TASK TO COMPLETE: Without altering anything, output the material below.

MATERIAL PROVIDED:

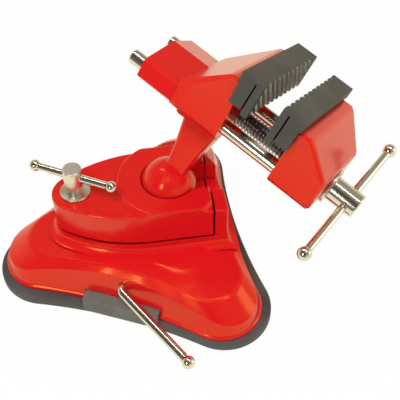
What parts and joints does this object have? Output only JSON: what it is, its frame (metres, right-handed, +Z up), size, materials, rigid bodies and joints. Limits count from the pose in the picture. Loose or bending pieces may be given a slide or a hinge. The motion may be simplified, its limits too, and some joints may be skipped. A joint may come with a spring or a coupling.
{
  "type": "suction base vise",
  "caption": "Small bench vise on a ball joint, held to a smooth bench by a lever-worked suction base.",
  "frame": {"origin": "centre of the rubber pad's flat sole, on the bench top", "axes": "+Z up from the bench; -Y towards the suction lever; +X towards the side the jaws' handle points to"},
  "size_m": [0.2066, 0.1669, 0.1496],
  "materials": {
    "red_paint": "gloss",
    "grey_rubber": "matte",
    "jaw_rubber": "matte",
    "nickel": "polished",
    "zinc_steel": "satin",
    "dark_steel": "satin",
    "brass": "satin"
  },
  "bodies": {
    "base": {"base_casting": "red_paint", "suction_pad": "grey_rubber"},
    "lift": {"lift_plate": "zinc_steel", "lift_yoke": "dark_steel"},
    "lever": {"lever_rod": "nickel", "lever_ball": "nickel", "eccentric_cam": "dark_steel", "cam_pin": "zinc_steel", "shaft_clip": "dark_steel"},
    "seat": {"ball_seat": "dark_steel"},
    "head": {"fixed_body": "red_paint", "fixed_jaw_pad": "jaw_rubber", "screw_nut": "brass"},
    "jaw": {"moving_jaw": "red_paint", "moving_jaw_pad": "jaw_rubber", "guide_rods": "nickel", "rod_screws": "dark_steel", "thrust_washer": "nickel", "collar_washer": "brass"},
    "screw": {"main_screw": "nickel", "screw_collar": "dark_steel"},
    "handle": {"handle_bar": "nickel", "handle_bar_ends": "nickel"},
    "plate": {"clamp_plate": "red_paint"},
    "clamp_foot": {"clamp_washer": "nickel"},
    "clamp_turner": {"clamp_screw": "nickel"},
    "clamp_handle": {"clamp_bar": "nickel", "clamp_bar_ends": "nickel"}
  },
  "joints": [
    {"name": "lever_turn", "type": "hinge", "parent": "base", "child": "lever", "pos_m": [0, 0, 0.022], "axis": [0, -1, 0], "range_deg": [0, 190]},
    {"name": "pad_lift", "type": "slide", "parent": "base", "child": "lift", "axis": [0, 0, 1], "range_m": [0, 0.00255]},
    {"name": "head_swivel", "type": "hinge", "parent": "base", "child": "seat", "pos_m": [0.01088, 0.00507, 0.055], "axis": [0, 0, 1], "range_deg": [-120, 115]},
    {"name": "head_tilt", "type": "hinge", "parent": "seat", "child": "head", "pos_m": [0.01088, 0.00507, 0.055], "axis": [-0.6074, 0.7944, 0], "range_deg": [-45, 10]},
    {"name": "jaw_slide", "type": "slide", "parent": "head", "child": "jaw", "axis": [0.8987, -0.3351, -0.2829], "range_m": [-0.0121, 0.0415]},
    {"name": "main_screw_turn", "type": "hinge", "parent": "jaw", "child": "screw", "pos_m": [0.10845, -0.00512, 0.08384], "axis": [0.8987, -0.3351, -0.2829], "range_deg": [-2179, 7472]},
    {"name": "handle_bar_slide", "type": "slide", "parent": "screw", "child": "handle", "axis": [0.3743, 0.9223, 0.0964], "range_m": [-0.0277, 0.0277]},
    {"name": "clamp_travel", "type": "slide", "parent": "base", "child": "clamp_foot", "axis": [0, 0, 1], "range_m": [0, 0.005]},
    {"name": "clamp_screw_turn", "type": "hinge", "parent": "clamp_foot", "child": "clamp_turner", "pos_m": [-0.03535, -0.01648, 0.057], "axis": [0, 0, 1], "range_deg": [0, 1441]},
    {"name": "clamp_bar_slide", "type": "slide", "parent": "clamp_turner", "child": "clamp_handle", "axis": [0.9971, -0.0767, 0], "range_m": [-0.0138, 0.0138]},
    {"name": "plate_rock", "type": "hinge", "parent": "base", "child": "plate", "pos_m": [0.03063, 0.01428, 0.0534], "axis": [-0.4226, 0.9063, 0], "range_deg": [0, 2.69]}
  ],
  "couplings": [
    {"joint": "pad_lift", "follows": "lever_turn", "m_per_rad": 0.00075389},
    {"joint": "main_screw_turn", "follows": "jaw_slide", "rad_per_m": 3141.6},
    {"joint": "clamp_screw_turn", "follows": "clamp_travel", "rad_per_m": 5026.5},
    {"joint": "plate_rock", "follows": "clamp_travel", "rad_per_m": 9.2}
  ]
}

PROBLEM SOLUTION:
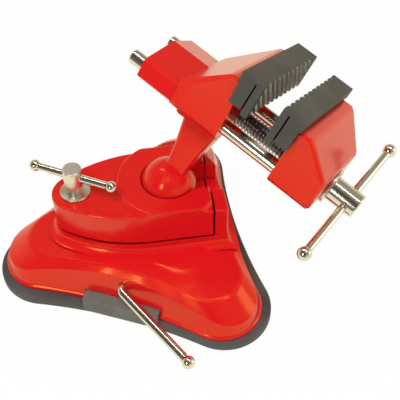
What parts and joints does this object have? Output only JSON: what it is, its frame (metres, right-handed, +Z up), size, materials, rigid bodies and joints. Limits count from the pose in the picture. Loose or bending pieces may be given a slide or a hinge. The motion may be simplified, its limits too, and some joints may be skipped. A joint may come with a spring or a coupling.
{
  "type": "suction base vise",
  "caption": "Small bench vise on a ball joint, held to a smooth bench by a lever-worked suction base.",
  "frame": {"origin": "centre of the rubber pad's flat sole, on the bench top", "axes": "+Z up from the bench; -Y towards the suction lever; +X towards the side the jaws' handle points to"},
  "size_m": [0.2066, 0.1669, 0.1496],
  "materials": {
    "red_paint": "gloss",
    "grey_rubber": "matte",
    "jaw_rubber": "matte",
    "nickel": "polished",
    "zinc_steel": "satin",
    "dark_steel": "satin",
    "brass": "satin"
  },
  "bodies": {
    "base": {"base_casting": "red_paint", "suction_pad": "grey_rubber"},
    "lift": {"lift_plate": "zinc_steel", "lift_yoke": "dark_steel"},
    "lever": {"lever_rod": "nickel", "lever_ball": "nickel", "eccentric_cam": "dark_steel", "cam_pin": "zinc_steel", "shaft_clip": "dark_steel"},
    "seat": {"ball_seat": "dark_steel"},
    "head": {"fixed_body": "red_paint", "fixed_jaw_pad": "jaw_rubber", "screw_nut": "brass"},
    "jaw": {"moving_jaw": "red_paint", "moving_jaw_pad": "jaw_rubber", "guide_rods": "nickel", "rod_screws": "dark_steel", "thrust_washer": "nickel", "collar_washer": "brass"},
    "screw": {"main_screw": "nickel", "screw_collar": "dark_steel"},
    "handle": {"handle_bar": "nickel", "handle_bar_ends": "nickel"},
    "plate": {"clamp_plate": "red_paint"},
    "clamp_foot": {"clamp_washer": "nickel"},
    "clamp_turner": {"clamp_screw": "nickel"},
    "clamp_handle": {"clamp_bar": "nickel", "clamp_bar_ends": "nickel"}
  },
  "joints": [
    {"name": "lever_turn", "type": "hinge", "parent": "base", "child": "lever", "pos_m": [0, 0, 0.022], "axis": [0, -1, 0], "range_deg": [0, 190]},
    {"name": "pad_lift", "type": "slide", "parent": "base", "child": "lift", "axis": [0, 0, 1], "range_m": [0, 0.00255]},
    {"name": "head_swivel", "type": "hinge", "parent": "base", "child": "seat", "pos_m": [0.01088, 0.00507, 0.055], "axis": [0, 0, 1], "range_deg": [-120, 115]},
    {"name": "head_tilt", "type": "hinge", "parent": "seat", "child": "head", "pos_m": [0.01088, 0.00507, 0.055], "axis": [-0.6074, 0.7944, 0], "range_deg": [-45, 10]},
    {"name": "jaw_slide", "type": "slide", "parent": "head", "child": "jaw", "axis": [0.8987, -0.3351, -0.2829], "range_m": [-0.0121, 0.0415]},
    {"name": "main_screw_turn", "type": "hinge", "parent": "jaw", "child": "screw", "pos_m": [0.10845, -0.00512, 0.08384], "axis": [0.8987, -0.3351, -0.2829], "range_deg": [-2179, 7472]},
    {"name": "handle_bar_slide", "type": "slide", "parent": "screw", "child": "handle", "axis": [0.3743, 0.9223, 0.0964], "range_m": [-0.0277, 0.0277]},
    {"name": "clamp_travel", "type": "slide", "parent": "base", "child": "clamp_foot", "axis": [0, 0, 1], "range_m": [0, 0.005]},
    {"name": "clamp_screw_turn", "type": "hinge", "parent": "clamp_foot", "child": "clamp_turner", "pos_m": [-0.03535, -0.01648, 0.057], "axis": [0, 0, 1], "range_deg": [0, 1441]},
    {"name": "clamp_bar_slide", "type": "slide", "parent": "clamp_turner", "child": "clamp_handle", "axis": [0.9971, -0.0767, 0], "range_m": [-0.0138, 0.0138]},
    {"name": "plate_rock", "type": "hinge", "parent": "base", "child": "plate", "pos_m": [0.03063, 0.01428, 0.0534], "axis": [-0.4226, 0.9063, 0], "range_deg": [0, 2.69]}
  ],
  "couplings": [
    {"joint": "pad_lift", "follows": "lever_turn", "m_per_rad": 0.00075389},
    {"joint": "main_screw_turn", "follows": "jaw_slide", "rad_per_m": 3141.6},
    {"joint": "clamp_screw_turn", "follows": "clamp_travel", "rad_per_m": 5026.5},
    {"joint": "plate_rock", "follows": "clamp_travel", "rad_per_m": 9.2}
  ]
}